The first two years I was in the hobby I had a pair of azureus in one ten gallon tank, and a trio of leucs in another. The hardscaping wasn't great, but they were well planted. Did they lay eggs? Lots. Were they comfortable? I never observed any bullying, but who knows.

So it can be done. There used to be a regular around here that raised most of his pairs in 10's, and he produced huge froglets. 

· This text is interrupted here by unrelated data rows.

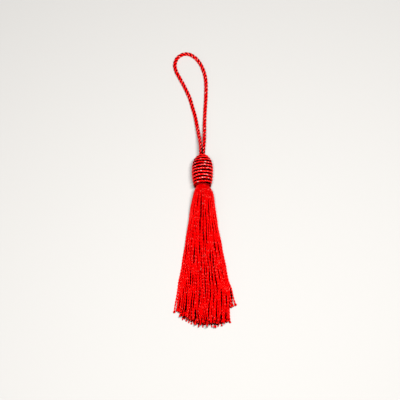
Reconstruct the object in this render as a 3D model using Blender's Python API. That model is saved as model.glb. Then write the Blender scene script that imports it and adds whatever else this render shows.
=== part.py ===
"""Silk tassel, lying flat: a skirt of threads, a cord-wound head and a twisted hanging loop.

Metres, +Z up. The tassel lies along Y on the plane z = 0, its skirt towards -Y and its loop towards +Y.
The origin is the middle of the small flat spot on which the head rests.
"""

import math
from collections import namedtuple

import bmesh
import bpy
import numpy as np
from mathutils import Vector

MM = 0.001
GOLDEN = (1 + math.sqrt(5)) / 2

# Head: an egg made of two half super-ellipses, wound with cord
HEAD_RADIUS = 5.62 * MM
HEAD_TOP = 8.75 * MM
HEAD_BOTTOM = -9.0 * MM
TOP_REACH = 9.1 * MM  # where the upper half would close
BOTTOM_REACH = 13.3 * MM  # where the lower half would close
EGG_POWER = 2.4
AXIS_HEIGHT = 4.98 * MM  # below the radius less the groove, so that the flat spot is one face wide
TURNS = 12
RINGS_PER_TURN = 6
HEAD_SIDES = 28
GROOVE_DEPTH = 0.5 * MM
PROFILE_SAMPLES = 600  # along the egg's outline, before it is cut into rings
MOUTH_RADIUS = 3.85 * MM  # the hollow that the neck of the skirt sits in
MOUTH_DEPTH = 2.2 * MM

# Skirt: threads on a golden lattice, which keeps them apart however much the bundle is flattened
THREADS_ABOUT = 124
PLUG_GAP = 0.3 * MM  # from the plug to the roof of the mouth
ROOT_INSET = 0.05 * MM
HEM_RISE = 6.5 * MM  # how much shorter the threads at both edges lie
HEM_SKEW = 2.6 * MM  # the left edge ends higher than the right
TIP_STAGGER = 1.1 * MM
LYING_SAG = 0.75  # how far the bundle's edges droop, as a share of half its height, where it lies flat
FLOOR_LAYER = 0.13  # depth of the layer whose threads lie on the surface, as a share of half the height
FLOOR_THREAD = 0.75  # those threads are finer, so that they clear the ones above
STRAY_EDGE = 0.93  # threads beyond this share of the half width stray
STRAY_TIP = -75.0 * MM
RIGHT_STRAY_OUT = 4.4 * MM
LEFT_STRAY_OUT = 0.6 * MM

# One row for each cross-section of the skirt, in millimetres. sag is the droop of its edges, as a share of
# half its height, and thread is half a thread's width.
Section = namedtuple("Section", "along left right base height sag thread")
SECTIONS = (
    Section(-8.8, -3.1, 3.1, 1.88, 6.2, 0.0, 0.30),
    Section(-12.6, -4.8, 5.3, 0.5, 8.8, 0.0, 0.40),
    Section(-26.0, -7.0, 7.3, 0.4, 7.3, 0.4, 0.37),
    Section(-50.0, -10.3, 11.2, 0.15, 5.5, LYING_SAG, 0.39),
    Section(-66.5, -12.8, 14.3, 0.15, 4.9, LYING_SAG, 0.42),
    Section(-86.3, -15.2, 14.7, 0.2, 4.2, LYING_SAG, 0.44),
)

# Hanging loop: three-strand cord
CORD_RADIUS = 0.97 * MM  # at the back of a strand
CORD_VALLEY = 0.66 * MM  # between two strands
CORD_LAY = 5.2 * MM  # length of one full turn of the twist
STEPS_PER_LAY = 12
STRANDS = 3
ROUTE_STEPS = 40  # between two of the route's points, before they are spaced evenly

# The loop's route in millimetres, from the head round and back to it, as it lies. Its ends stand 0.3 mm
# off the head's top, and its twist clears the surface.
RoutePoint = namedtuple("RoutePoint", "across along up")
ROUTE = (
    RoutePoint(-0.95, 9.15, 5.7),
    RoutePoint(-1.1, 15.1, 4.9),
    RoutePoint(-1.8, 20.6, 3.2),
    RoutePoint(-2.8, 26.6, 1.75),
    RoutePoint(-3.9, 32.4, 1.1),
    RoutePoint(-5.25, 37.5, 0.98),
    RoutePoint(-6.7, 42.6, 0.98),
    RoutePoint(-8.4, 46.7, 0.98),
    RoutePoint(-10.2, 50.6, 0.98),
    RoutePoint(-12.2, 54.4, 0.98),
    RoutePoint(-13.9, 57.9, 0.98),
    RoutePoint(-14.7, 61.5, 0.98),
    RoutePoint(-13.7, 65.2, 0.98),
    RoutePoint(-10.8, 67.7, 0.98),
    RoutePoint(-7.1, 67.9, 0.98),
    RoutePoint(-3.7, 65.8, 0.98),
    RoutePoint(-1.1, 62.4, 0.98),
    RoutePoint(0.6, 58.5, 0.98),
    RoutePoint(1.6, 54.5, 0.98),
    RoutePoint(1.95, 50.4, 0.98),
    RoutePoint(1.95, 46.2, 0.98),
    RoutePoint(1.8, 41.4, 0.98),
    RoutePoint(1.5, 36.4, 0.98),
    RoutePoint(1.3, 32.4, 1.1),
    RoutePoint(1.15, 26.6, 1.75),
    RoutePoint(1.1, 20.6, 3.1),
    RoutePoint(0.9, 15.4, 4.0),
    RoutePoint(0.55, 9.15, 4.3),
)


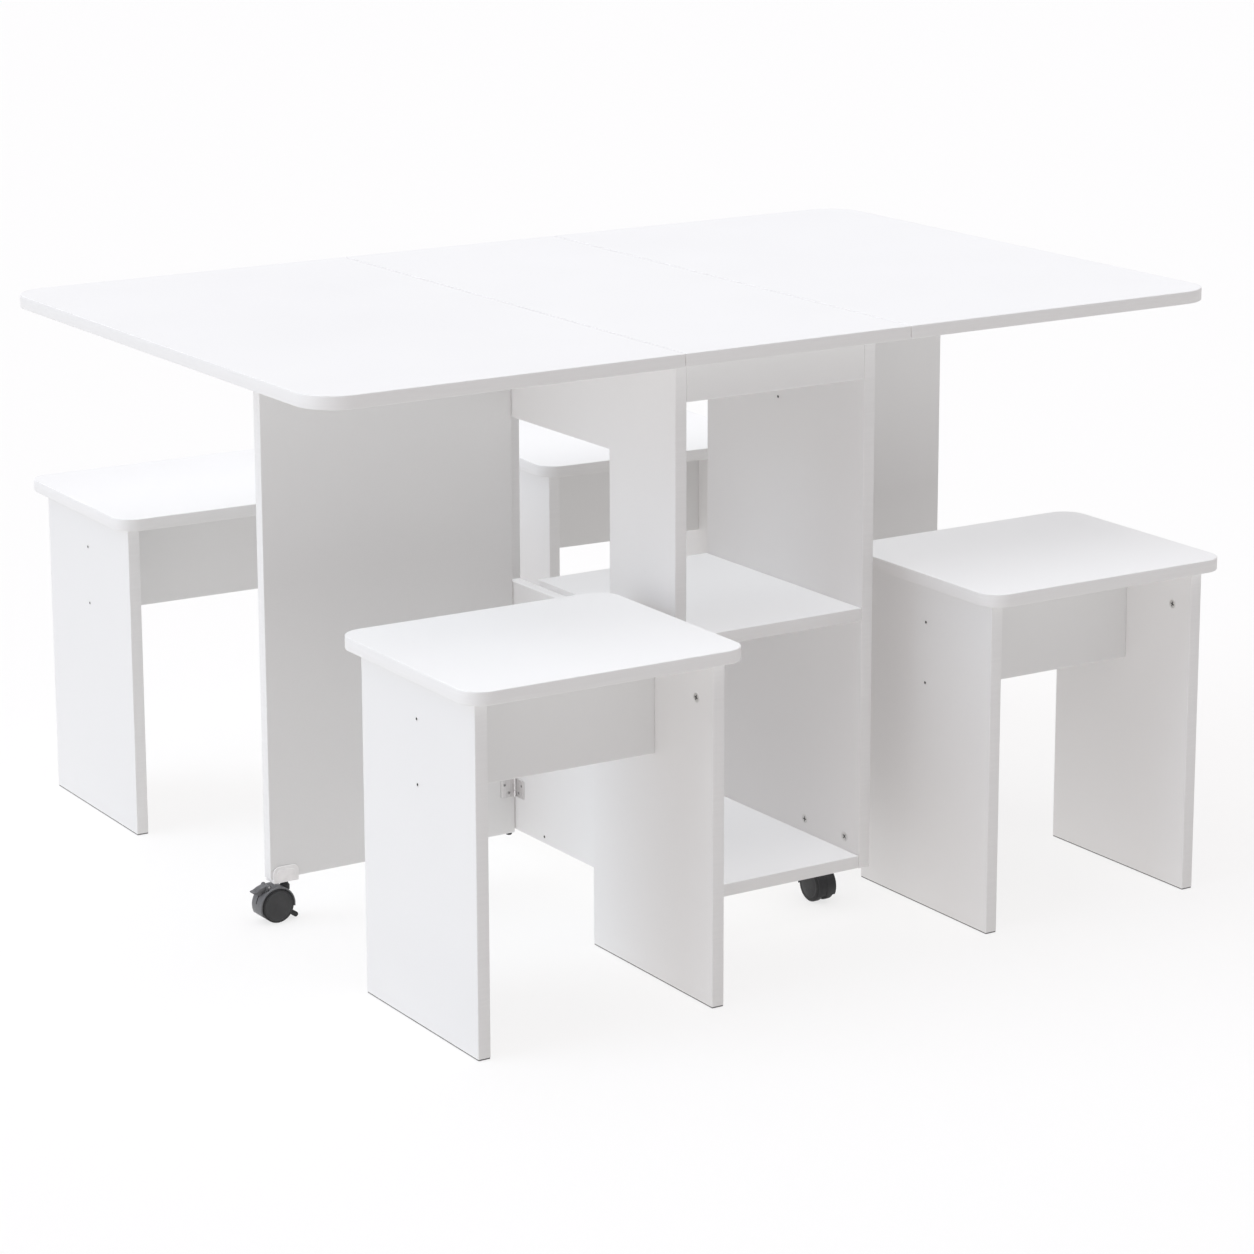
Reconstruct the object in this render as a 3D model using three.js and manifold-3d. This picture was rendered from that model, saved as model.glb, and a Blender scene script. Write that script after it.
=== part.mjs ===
// Folding dining set: a drop-leaf table with a shelf cabinet on casters, two swing
// gates that carry the leaves, and four stools. Millimetres, +Z up. X runs along the
// table and -Y is the front. The numbers below are from the floor under the middle of
// the table; the last lines move the origin to the middle of the whole set.
import * as THREE from "three";
import { mergeVertices } from "three/addons/utils/BufferGeometryUtils.js";
import Module from "manifold-3d";

const wasm = await Module();
wasm.setup();

// ---------------------------------------------------------------- dimensions
const BOARD = 16; // every board
const EDGE = 0.8; // eased edge of a board
const GAP = 0.3; // between boards that touch

const TOP_Z = 750; // upper face of the top
const TOP_HALF_L = 646;
const TOP_HALF_W = 410;
const TOP_CORNER = 50; // corner radius of the leaves
const SEAM_X = 162.5; // middle of the seam between centre top and leaf
const SEAM = 1.5; // width of the seam

const CAB_OUT = 145; // outer face of a side panel
const CAB_HALF_D = 361; // front edge of a side panel
const SIDE_BOTTOM = 59;
const WIN_Z0 = 387.5; // window in the left side panel
const WIN_Z1 = 600;
const WIN_FAR = 216; // its edge nearest the cabinet's own front
const WIN_NEAR = 20.5; // its other edge, past the middle
const NOTCH_Z0 = 204; // the right side panel is open to the rear, from here up to WIN_Z1
const SHELF_Z = 378.5;
const SHELF_BACK = 20.5; // back edge of the shelf, from the middle
const FLOOR_Z = 60; // underside of the bottom panel
const APRON_Z = 680.5;

const GATE_FACE = 11; // hinge-side face of a gate, from the middle
const GATE_IN = 146.4; // inner end
const GATE_OUT = 499; // outer end
const GATE_Z0 = 55;
const GATE_Z1 = 727; // top edge under the hinges of the leaf
const NIB_LEN = 60; // raised stretch that carries the leaf

const HINGE_OFF = 2.2; // gate hinge pin to each face
const HINGE_H = 24;
const HINGE_W = 20;
const HINGE_LOW_Z = 116;
const HINGE_HIGH_Z = 660;

const LEAF_PIN_DROP = 2.6; // leaf hinge pin under the board
const LEAF_HINGE_L = 50;
const LEAF_HINGE_W = 16.2;
const LEAF_HINGE_Y = 230;

const WHEEL_R = 21.5;
const WHEEL_Y0 = 3.6; // inner face of a wheel
const WHEEL_Y1 = 14; // outer face
const AXLE_R = 2.5;
const HOOD_IN = 22.3;
const HOOD_OUT = 24.3;
const HOOD_HALF = 13;
const TRAIL = 15.6; // swivel axis to axle
const STEM_R = 4;
const NECK_R = 6.5;

const GATE_CASTER_X = 476; // swivel axis of a gate's caster
const CAB_CASTER_X = 118;
const CAB_CASTER_Y = 272;

const SEAT_L = 368;
const SEAT_W = 314;
const SEAT_R = 30;
const STOOL_H = 436;
const LEG_IN = 19.5; // seat end to leg
const LEG_D = 264;
const APRON_H = 141;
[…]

That being said, bigger is absolutely better. If you can at all bump up to a 20, all things being equal, it's a better situation. Stress is less likely, it's easier to hardscape appropriately, and they will still use every inch of it. I only use 10's for temporary housing or froglet rearing now.


----------



## terdabird (Mar 27, 2015)

Thanks for all the thoughtful info! I think I'll wait till I get a larger tank for the azureus. Any recommendations on frogs that would be a better fit for the ten gallon?


----------



## Aldross (Dec 30, 2013)

Right now petco is doing the dollar a gallon sale you could always just go get the 20g there for a good price and get the frogs you want rather than just get whatever frogs will fit in what you have. Its always best to build around the frogs you have in mind.


----------



## ngeno626 (Nov 14, 2013)

thumbs or pumilio are all I will put in 10s
and only pairs, anything more then a pair you will most likely, though not always, stress one of them out.
this is a general rule of thumb and just my opinion.
I do have a trio of vents in a 12x12x18 they are a few years old, it has a bunch of hides plants leaf litter and 3 levels - I personally think it is too small for the 3 of them 2.1 but I don't see aggression and quite frankly just feel bad moving them now.


----------



## Aldross (Dec 30, 2013)

I was always told nothing sm than a 20v for a pair of pums. A 10 won't support the required micro fauna. Again that's just what I've heard and read. I have 20v for my 2 pairs


----------



## Boondoggle (Dec 9, 2007)

terdabird said:


> Thanks for all the thoughtful info! I think I'll wait till I get a larger tank for the azureus. Any recommendations on frogs that would be a better fit for the ten gallon?


Are you purchasing juveniles or do you have adults? A juvenile pair could do well in a ten gallon for quite a while. It would give you time to pimp out a 20 for them, and then you would have a ten to house the eventual froglets in. 

Just a thought.


----------



## ErickG (Nov 28, 2004)

Short answer: Yes.

Long answer: 
For many years, I've had pairs of tinctorius produce in 10 gallon tanks. I've known many hobbyists who have done the same and will continue to do the same. Is more space better? Sure. Is it necessary? No.

It's really all about keeping the right conditions. Just make sure you have enough substrate to allow for proper levels to be maintained in the tank. Keep enough microfauna to help clean the tank and if you mist heavy, make sure it's properly drained so there's no ammonia build up.

Still, yes.


----------



## terdabird (Mar 27, 2015)

My original plan was to get a mature pair of azureus for the tank. Here's a picture of the setup: I just planted it yesterday and plan to grow it out a few weeks before adding frogs


----------



## Aldross (Dec 30, 2013)

terdabird said:


> My original plan was to get a mature pair of azureus for the tank. Here's a picture of the setup: I just planted it yesterday and plan to grow it out a few weeks before adding frogs


I would get some sphagnum and push it into those gaps across the top. Besides that it looks quite good.
Did you put vents in?


----------



## Rmarshall (Feb 28, 2015)

I think they'll do well for you in there! the hard-scape was a nice touch. I think its all about visual barriers (i.e wood, dense plants, etc) to have success with animals in smaller enclosures.


----------